Tag Archives: facebook

Officials use Facebook/MySpace to Prosecute Criminal Cases

One of the Twitter posts I read last week referred me to an article on CNN.com about law officials using the social network sites of Facebook and MySpace to obtain evidence from pictures and comments posted to the sites. The article mentioned a college student who was seen at a Halloween party two weeks after being arrested after being involved in a drunk driving accident. According to the article,

Two weeks after Joshua Lipton was charged in a drunken driving crash that seriously injured a woman, the 20-year-old college junior attended a Halloween party dressed as a prisoner. Pictures from the party showed him in a black-and-white striped shirt and an orange jumpsuit labeled “Jail Bird.”

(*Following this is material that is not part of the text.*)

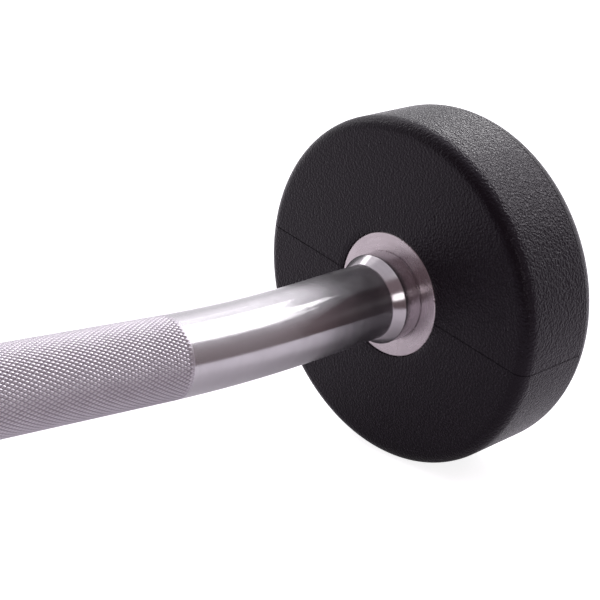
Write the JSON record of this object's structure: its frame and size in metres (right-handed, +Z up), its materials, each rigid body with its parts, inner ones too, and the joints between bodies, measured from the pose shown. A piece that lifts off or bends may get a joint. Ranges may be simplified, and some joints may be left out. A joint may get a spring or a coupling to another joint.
{
  "type": "fixed barbell",
  "caption": "Fixed curl barbell: a bent steel bar with knurled grips, and on each end a round black urethane head locked by a key and a bolt behind a screwed end cap.",
  "frame": {"origin": "middle of the barbell, on the common axis of the two heads", "axes": "+X along the barbell to the right head, +Z up as it rests on its heads, with the outer grips rising from the heads and the middle hanging lowest"},
  "size_m": [0.9776, 0.142, 0.142],
  "materials": {
    "bar_steel": "polished steel bar with knurled grips",
    "turned_steel": "fine-turned bare steel",
    "key_steel": "ground key steel",
    "cast_core": "rough casting, primed",
    "urethane": "black moulded urethane with a fine grain",
    "washer_steel": "zinc plated",
    "black_bolt": "black oxide",
    "cap_steel": "fine-turned bare steel"
  },
  "bodies": {
    "root": {"curl_bar": "bar_steel", "right_collar": "turned_steel", "right_hub": "turned_steel", "right_key": "key_steel", "right_weight_core": "cast_core", "right_head_cover": "urethane", "right_end_washer": "washer_steel", "right_lock_washer": "washer_steel", "right_head_bolt": "black_bolt", "right_end_cap": "cap_steel", "right_cap_screws": "black_bolt", "left_collar": "turned_steel", "left_hub": "turned_steel", "left_key": "key_steel", "left_weight_core": "cast_core", "left_head_cover": "urethane", "left_end_washer": "washer_steel", "left_lock_washer": "washer_steel", "left_head_bolt": "black_bolt", "left_end_cap": "cap_steel", "left_cap_screws": "black_bolt"}
  },
  "joints": []
}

Lipton was not showing much remorse partying after being involved in an alcohol related accident. While the woman Lipton hit was recovering in the hospital, Lipton was out partying and one of his friends posted pictures from the party that included Lipton on Facebook.

Source: Flickr*

I recently blogged about being aware of the digital footprints we leave on the internet citing a USTA professor as an example. His explicit emails with references to his students were made public and printed in the newspaper with this incident making front page news.

According to the article at CNN.com, discussion of how law officials use the pictures of social networks to portray the nature of one’s character is becoming commonplace.

“Social networking sites are just another way that people say things or do things that come back and haunt them,” said Phil Malone, director of the cyberlaw clinic at Harvard Law School’s Berkman Center for Internet & Society. “The things that people say online or leave online are pretty permanent.”

The pictures, when shown at sentencing, not only embarrass defendants but can make it harder for them to convince a judge that they’re remorseful or that their drunken behavior was an aberration. (Of course, the sites are also valuable for defense lawyers looking to dig up dirt to undercut the credibility of a star prosecution witness.

Prosecutors do not appear to be scouring networking sites while preparing for every sentencing, even though telling photos of criminal defendants are sometimes available in plain sight and accessible under a person’s real name. But in cases where they’ve had reason to suspect incriminating pictures online, or have been tipped off to a particular person’s MySpace or Facebook page, the sites have yielded critical character evidence.

While teaching students how to perform boolean searches on the internet or cite sources, it is just as important to stress the awareness of the digital footprints each of us leaves behind. Hopefully the students will not have their digital footprints used as evidence against them in a criminal matter as the teens did in the article but examples such as these show the importance of being cognizant of one’s presence on the internet. Colleges and employers often do searches on the social networks and make decisions based on their findings. I believe emphasizing the concept of digital footprints is as important in preparing students for the 21st century as is internet safety to avoid predators, using technology tools and social networks. For some students, their digital footprint could make the difference between a sentence of life or death.